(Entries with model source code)
* * *
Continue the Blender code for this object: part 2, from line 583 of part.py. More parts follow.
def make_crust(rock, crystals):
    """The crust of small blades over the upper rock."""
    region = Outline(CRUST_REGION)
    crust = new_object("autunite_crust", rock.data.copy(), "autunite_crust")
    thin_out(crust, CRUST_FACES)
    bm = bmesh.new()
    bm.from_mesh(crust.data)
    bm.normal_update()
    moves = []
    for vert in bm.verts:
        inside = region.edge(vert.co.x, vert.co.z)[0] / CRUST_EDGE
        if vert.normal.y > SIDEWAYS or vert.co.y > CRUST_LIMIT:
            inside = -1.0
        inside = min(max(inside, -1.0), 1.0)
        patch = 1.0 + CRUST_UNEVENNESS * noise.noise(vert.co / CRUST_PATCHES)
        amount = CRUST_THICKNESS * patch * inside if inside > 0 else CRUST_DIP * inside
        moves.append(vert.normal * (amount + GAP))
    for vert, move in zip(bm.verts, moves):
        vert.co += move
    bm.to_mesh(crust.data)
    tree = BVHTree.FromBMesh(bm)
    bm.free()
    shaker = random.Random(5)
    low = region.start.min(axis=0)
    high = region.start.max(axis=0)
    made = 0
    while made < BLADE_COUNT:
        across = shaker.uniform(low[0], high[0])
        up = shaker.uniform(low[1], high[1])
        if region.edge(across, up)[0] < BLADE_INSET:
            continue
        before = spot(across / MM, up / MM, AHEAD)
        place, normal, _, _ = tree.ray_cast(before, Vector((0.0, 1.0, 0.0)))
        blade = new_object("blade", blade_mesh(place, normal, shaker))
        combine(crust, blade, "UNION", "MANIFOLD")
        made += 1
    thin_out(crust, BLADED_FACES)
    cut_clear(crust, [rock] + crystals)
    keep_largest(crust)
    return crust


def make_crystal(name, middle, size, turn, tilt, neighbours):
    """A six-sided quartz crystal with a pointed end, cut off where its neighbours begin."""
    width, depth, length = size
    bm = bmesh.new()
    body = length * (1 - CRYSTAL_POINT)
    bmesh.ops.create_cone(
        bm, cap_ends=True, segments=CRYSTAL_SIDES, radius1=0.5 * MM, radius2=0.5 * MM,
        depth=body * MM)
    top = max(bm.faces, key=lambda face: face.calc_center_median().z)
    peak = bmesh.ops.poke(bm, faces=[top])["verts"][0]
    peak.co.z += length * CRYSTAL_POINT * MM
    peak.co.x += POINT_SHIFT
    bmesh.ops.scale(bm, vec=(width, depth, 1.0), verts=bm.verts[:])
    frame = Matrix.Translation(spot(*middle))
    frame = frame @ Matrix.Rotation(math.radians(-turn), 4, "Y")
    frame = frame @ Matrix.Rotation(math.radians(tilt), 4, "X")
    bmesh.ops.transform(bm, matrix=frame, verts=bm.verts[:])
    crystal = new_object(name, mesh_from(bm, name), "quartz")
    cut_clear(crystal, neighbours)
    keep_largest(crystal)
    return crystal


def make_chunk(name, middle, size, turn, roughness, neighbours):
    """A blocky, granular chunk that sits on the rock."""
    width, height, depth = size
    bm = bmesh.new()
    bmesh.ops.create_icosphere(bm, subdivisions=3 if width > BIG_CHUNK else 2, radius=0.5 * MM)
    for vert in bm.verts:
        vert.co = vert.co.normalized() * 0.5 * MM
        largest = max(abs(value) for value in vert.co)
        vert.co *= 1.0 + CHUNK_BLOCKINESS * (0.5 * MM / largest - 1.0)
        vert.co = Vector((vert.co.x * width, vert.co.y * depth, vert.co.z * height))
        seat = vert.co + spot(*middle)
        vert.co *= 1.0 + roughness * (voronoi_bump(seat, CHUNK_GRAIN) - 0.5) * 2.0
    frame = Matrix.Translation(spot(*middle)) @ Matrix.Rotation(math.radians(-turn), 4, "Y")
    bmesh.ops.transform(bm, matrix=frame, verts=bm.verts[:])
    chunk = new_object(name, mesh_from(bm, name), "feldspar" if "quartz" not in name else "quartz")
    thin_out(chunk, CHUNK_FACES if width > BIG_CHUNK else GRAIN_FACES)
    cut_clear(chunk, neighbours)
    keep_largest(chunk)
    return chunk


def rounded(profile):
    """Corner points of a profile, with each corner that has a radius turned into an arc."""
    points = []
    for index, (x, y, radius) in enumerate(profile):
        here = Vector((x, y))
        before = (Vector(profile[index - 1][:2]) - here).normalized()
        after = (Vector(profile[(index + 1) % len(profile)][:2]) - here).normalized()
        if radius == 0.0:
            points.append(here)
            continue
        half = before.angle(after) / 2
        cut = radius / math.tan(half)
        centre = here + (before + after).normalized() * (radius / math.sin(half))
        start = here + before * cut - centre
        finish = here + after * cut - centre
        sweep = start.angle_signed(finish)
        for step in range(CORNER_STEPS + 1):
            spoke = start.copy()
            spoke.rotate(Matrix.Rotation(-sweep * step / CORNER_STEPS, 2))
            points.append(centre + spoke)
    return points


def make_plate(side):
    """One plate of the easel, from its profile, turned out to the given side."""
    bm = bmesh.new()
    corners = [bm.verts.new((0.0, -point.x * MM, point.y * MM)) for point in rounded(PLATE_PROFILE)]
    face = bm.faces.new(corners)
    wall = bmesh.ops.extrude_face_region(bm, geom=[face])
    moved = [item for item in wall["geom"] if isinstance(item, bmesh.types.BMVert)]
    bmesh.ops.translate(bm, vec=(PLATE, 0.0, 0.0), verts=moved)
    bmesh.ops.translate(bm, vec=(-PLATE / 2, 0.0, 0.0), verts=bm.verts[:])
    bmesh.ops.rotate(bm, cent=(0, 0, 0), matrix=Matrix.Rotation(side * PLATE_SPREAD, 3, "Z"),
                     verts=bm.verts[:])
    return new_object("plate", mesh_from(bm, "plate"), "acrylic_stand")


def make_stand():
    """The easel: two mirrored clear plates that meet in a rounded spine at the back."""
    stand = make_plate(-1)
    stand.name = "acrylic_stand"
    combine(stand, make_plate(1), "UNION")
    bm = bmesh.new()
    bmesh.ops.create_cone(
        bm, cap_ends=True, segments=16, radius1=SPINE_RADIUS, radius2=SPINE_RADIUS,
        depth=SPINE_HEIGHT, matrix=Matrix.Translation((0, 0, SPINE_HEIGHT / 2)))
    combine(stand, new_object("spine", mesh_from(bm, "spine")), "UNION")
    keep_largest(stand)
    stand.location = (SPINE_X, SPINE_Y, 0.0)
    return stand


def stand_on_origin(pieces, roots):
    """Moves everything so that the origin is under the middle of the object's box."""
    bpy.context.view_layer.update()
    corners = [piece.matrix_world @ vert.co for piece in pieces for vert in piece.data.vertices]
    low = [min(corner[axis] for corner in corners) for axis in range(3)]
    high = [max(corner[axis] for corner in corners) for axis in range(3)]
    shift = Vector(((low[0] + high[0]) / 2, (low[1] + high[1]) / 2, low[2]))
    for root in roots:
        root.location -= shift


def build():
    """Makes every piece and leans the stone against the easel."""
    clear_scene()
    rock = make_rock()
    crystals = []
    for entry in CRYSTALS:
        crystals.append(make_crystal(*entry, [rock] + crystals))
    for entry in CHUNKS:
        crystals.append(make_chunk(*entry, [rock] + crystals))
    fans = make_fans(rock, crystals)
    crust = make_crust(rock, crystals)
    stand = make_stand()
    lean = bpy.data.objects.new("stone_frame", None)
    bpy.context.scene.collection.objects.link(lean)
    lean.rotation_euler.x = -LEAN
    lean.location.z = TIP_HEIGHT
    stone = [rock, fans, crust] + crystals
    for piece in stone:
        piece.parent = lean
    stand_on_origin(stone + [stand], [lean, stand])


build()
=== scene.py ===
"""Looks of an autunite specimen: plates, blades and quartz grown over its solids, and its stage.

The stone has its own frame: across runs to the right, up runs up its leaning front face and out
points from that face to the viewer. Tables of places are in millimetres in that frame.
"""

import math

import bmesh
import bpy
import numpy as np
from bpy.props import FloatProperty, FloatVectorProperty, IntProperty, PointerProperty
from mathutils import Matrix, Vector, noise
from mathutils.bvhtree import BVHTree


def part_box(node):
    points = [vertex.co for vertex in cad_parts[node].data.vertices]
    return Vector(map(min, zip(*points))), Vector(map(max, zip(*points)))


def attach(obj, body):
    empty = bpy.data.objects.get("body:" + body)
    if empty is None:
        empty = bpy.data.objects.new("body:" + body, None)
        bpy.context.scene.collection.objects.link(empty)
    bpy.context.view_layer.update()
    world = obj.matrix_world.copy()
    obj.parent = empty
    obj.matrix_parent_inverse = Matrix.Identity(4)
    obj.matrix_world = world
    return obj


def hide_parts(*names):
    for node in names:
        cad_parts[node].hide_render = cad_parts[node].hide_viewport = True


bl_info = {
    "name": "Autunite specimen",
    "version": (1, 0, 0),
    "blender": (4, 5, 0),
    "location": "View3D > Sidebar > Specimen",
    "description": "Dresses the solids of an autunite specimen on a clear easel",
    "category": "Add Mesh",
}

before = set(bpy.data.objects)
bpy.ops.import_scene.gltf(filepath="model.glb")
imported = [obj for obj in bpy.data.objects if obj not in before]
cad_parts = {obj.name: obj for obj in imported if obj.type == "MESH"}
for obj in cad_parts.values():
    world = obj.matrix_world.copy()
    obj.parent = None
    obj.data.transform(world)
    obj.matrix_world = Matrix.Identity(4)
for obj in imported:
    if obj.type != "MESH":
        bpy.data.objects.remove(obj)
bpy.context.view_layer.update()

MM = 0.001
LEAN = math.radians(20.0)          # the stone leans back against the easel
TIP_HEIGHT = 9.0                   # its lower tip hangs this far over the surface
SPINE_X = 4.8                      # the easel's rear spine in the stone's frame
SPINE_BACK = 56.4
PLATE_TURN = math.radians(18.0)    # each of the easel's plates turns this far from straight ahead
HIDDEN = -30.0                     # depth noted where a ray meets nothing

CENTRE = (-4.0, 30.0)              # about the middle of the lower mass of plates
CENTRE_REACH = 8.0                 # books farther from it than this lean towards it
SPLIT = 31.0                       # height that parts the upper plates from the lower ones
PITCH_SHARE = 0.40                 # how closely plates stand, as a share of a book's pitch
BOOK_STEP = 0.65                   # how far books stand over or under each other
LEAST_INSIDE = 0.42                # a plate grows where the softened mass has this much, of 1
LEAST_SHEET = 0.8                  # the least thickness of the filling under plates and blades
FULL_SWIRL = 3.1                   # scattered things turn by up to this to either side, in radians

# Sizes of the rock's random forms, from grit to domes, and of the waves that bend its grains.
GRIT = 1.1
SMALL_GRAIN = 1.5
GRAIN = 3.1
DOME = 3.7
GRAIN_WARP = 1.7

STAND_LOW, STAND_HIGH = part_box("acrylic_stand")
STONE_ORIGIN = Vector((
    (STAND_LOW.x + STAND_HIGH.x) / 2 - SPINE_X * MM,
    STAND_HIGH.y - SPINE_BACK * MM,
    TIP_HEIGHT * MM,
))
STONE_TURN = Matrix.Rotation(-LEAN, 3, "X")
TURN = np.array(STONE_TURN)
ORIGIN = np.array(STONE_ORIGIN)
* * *
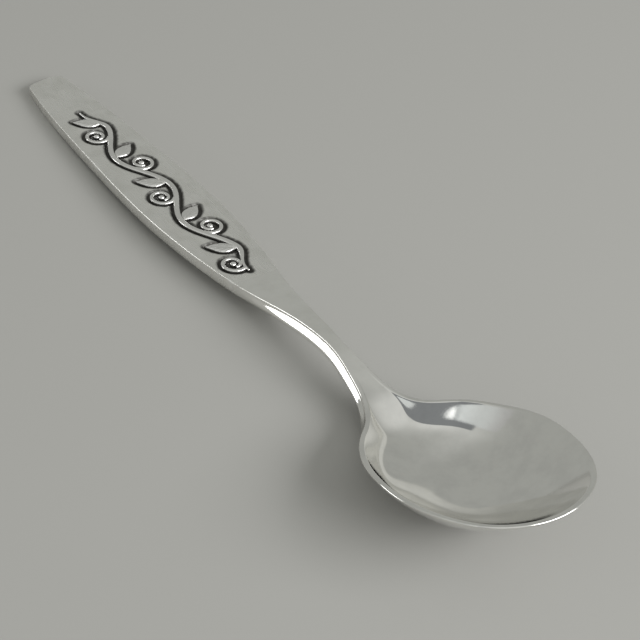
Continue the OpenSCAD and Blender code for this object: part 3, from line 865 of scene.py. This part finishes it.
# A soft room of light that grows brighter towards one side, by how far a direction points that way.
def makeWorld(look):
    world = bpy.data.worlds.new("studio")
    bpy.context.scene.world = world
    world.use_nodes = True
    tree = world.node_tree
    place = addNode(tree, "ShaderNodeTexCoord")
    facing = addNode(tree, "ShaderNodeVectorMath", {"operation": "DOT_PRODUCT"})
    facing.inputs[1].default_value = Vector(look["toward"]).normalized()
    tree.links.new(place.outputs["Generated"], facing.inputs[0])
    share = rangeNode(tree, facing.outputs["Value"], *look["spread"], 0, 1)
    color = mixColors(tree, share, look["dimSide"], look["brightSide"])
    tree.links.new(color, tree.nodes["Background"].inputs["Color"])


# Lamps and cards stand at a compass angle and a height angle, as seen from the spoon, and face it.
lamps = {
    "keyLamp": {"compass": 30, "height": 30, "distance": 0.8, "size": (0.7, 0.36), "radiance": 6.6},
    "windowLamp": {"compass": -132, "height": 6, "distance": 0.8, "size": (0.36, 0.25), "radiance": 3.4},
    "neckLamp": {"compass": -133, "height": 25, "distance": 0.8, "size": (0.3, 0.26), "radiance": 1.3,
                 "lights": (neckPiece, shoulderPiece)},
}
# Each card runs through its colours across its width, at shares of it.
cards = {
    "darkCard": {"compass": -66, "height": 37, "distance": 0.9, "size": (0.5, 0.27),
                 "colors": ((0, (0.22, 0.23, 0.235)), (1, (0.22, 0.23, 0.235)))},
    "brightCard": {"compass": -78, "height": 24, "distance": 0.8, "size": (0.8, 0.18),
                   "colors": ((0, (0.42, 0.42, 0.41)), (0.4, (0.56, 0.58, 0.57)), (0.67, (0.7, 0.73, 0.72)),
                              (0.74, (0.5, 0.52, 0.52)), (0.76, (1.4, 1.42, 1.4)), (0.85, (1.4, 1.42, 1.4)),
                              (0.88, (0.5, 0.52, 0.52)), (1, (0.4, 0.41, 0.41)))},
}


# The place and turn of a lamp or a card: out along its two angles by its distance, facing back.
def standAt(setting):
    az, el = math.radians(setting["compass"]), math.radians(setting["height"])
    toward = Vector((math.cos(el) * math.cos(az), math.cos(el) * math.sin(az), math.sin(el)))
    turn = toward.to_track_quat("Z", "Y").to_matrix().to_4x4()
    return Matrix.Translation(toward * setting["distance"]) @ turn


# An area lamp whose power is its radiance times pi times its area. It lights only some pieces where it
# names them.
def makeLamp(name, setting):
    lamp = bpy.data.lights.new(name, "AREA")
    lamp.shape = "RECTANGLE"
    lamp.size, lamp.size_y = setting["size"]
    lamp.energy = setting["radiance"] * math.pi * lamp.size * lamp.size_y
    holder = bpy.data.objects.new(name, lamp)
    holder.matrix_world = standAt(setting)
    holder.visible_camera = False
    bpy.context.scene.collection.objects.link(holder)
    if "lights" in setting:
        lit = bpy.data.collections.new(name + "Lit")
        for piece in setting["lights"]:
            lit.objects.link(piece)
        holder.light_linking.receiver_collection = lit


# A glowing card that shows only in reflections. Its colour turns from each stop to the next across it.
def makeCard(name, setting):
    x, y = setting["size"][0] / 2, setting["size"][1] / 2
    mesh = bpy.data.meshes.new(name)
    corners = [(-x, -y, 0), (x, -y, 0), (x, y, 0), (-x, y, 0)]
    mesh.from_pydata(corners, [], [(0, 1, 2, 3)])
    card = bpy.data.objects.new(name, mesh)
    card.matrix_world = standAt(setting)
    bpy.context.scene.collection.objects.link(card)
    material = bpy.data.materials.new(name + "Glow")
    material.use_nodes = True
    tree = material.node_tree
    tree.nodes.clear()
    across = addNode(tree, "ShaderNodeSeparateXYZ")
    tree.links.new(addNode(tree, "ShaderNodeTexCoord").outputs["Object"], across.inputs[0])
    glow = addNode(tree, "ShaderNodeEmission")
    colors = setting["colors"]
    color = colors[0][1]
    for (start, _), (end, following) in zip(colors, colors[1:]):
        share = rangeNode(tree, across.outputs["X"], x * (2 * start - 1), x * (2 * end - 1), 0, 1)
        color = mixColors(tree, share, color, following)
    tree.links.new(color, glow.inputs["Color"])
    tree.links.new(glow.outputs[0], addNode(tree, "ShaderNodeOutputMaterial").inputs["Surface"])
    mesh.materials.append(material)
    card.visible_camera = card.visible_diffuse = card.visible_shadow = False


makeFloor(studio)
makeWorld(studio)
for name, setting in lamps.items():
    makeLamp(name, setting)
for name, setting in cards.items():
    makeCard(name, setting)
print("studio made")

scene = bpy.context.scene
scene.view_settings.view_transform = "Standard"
* * *
Exercise description
All lines in the listing above from the line containing "stone = [rock, fans, crust] + crystals" to the line containing "bpy.context.scene.collection.objects.link(empty)", inclusive, should be retyped exactly; no other lines should appear.

Solution below
    stone = [rock, fans, crust] + crystals
    for piece in stone:
        piece.parent = lean
    stand_on_origin(stone + [stand], [lean, stand])


build()
=== scene.py ===
"""Looks of an autunite specimen: plates, blades and quartz grown over its solids, and its stage.

The stone has its own frame: across runs to the right, up runs up its leaning front face and out
points from that face to the viewer. Tables of places are in millimetres in that frame.
"""

import math

import bmesh
import bpy
import numpy as np
from bpy.props import FloatProperty, FloatVectorProperty, IntProperty, PointerProperty
from mathutils import Matrix, Vector, noise
from mathutils.bvhtree import BVHTree


def part_box(node):
    points = [vertex.co for vertex in cad_parts[node].data.vertices]
    return Vector(map(min, zip(*points))), Vector(map(max, zip(*points)))


def attach(obj, body):
    empty = bpy.data.objects.get("body:" + body)
    if empty is None:
        empty = bpy.data.objects.new("body:" + body, None)
        bpy.context.scene.collection.objects.link(empty)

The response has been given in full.